■ Exercise material ■
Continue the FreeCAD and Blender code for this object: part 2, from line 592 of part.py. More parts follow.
* * *
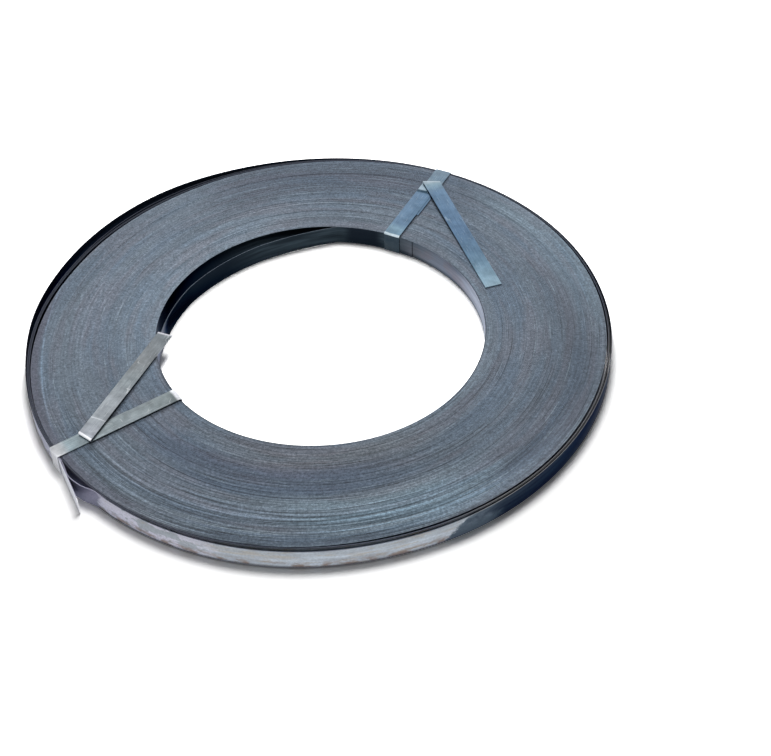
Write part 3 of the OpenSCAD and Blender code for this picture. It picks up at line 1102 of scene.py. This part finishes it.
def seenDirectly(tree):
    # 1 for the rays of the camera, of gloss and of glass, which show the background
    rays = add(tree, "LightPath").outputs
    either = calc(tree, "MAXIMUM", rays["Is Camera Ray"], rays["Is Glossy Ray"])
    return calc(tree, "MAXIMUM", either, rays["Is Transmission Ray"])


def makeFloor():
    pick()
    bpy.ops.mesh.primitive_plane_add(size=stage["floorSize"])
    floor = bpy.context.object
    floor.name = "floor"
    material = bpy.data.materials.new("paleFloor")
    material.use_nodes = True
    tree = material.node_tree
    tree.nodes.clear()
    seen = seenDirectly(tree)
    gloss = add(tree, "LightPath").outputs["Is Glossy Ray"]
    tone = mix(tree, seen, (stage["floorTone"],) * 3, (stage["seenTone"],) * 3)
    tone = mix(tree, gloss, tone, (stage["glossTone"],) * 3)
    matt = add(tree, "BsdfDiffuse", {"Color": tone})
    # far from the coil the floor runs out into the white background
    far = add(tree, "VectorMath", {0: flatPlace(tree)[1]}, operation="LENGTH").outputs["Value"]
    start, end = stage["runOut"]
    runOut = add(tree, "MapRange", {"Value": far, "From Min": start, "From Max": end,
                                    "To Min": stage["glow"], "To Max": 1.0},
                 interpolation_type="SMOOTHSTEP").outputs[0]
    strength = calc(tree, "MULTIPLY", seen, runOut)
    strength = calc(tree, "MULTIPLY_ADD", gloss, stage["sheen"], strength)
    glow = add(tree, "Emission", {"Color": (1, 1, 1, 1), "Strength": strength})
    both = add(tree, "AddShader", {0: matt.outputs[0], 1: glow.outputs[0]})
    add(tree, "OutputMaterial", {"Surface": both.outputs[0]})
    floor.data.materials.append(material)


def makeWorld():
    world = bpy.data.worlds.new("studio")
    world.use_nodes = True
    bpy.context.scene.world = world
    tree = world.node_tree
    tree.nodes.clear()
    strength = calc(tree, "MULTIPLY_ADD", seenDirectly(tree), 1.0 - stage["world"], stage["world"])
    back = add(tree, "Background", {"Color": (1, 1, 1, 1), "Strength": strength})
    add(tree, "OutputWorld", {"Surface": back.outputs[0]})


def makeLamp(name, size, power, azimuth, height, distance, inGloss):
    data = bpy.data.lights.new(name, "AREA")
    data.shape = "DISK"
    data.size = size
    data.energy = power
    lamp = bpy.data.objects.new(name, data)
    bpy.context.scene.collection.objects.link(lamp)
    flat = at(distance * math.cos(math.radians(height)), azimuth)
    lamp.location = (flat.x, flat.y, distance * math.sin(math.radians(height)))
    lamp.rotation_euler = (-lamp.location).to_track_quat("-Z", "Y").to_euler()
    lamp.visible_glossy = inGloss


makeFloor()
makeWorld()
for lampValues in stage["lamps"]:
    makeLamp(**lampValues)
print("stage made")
--
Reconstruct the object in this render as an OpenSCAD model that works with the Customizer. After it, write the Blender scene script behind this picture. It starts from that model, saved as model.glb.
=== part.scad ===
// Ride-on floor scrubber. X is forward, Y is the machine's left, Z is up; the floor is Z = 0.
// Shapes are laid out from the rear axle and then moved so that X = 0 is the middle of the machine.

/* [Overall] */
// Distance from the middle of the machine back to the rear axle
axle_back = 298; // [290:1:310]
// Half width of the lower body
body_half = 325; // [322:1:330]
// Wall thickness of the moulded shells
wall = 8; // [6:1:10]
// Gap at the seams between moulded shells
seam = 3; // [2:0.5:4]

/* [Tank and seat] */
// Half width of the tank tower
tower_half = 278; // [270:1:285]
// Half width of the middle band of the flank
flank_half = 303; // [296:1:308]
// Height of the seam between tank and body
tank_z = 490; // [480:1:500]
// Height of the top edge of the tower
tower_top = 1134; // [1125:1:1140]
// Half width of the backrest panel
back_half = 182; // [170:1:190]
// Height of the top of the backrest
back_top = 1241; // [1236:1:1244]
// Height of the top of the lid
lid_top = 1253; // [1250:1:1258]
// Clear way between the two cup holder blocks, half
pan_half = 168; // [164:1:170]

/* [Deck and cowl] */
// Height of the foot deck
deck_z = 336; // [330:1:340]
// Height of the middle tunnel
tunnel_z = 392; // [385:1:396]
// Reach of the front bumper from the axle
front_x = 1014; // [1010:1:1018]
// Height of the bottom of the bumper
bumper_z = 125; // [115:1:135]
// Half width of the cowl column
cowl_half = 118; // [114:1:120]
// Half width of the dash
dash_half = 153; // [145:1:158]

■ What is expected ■
Pick out the lines that contain "code" and copy them.

■ Solved problem ■
Continue the FreeCAD and Blender code for this object: part 2, from line 592 of part.py. More parts follow.
Write part 3 of the OpenSCAD and Blender code for this picture. It picks up at line 1102 of scene.py. This part finishes it.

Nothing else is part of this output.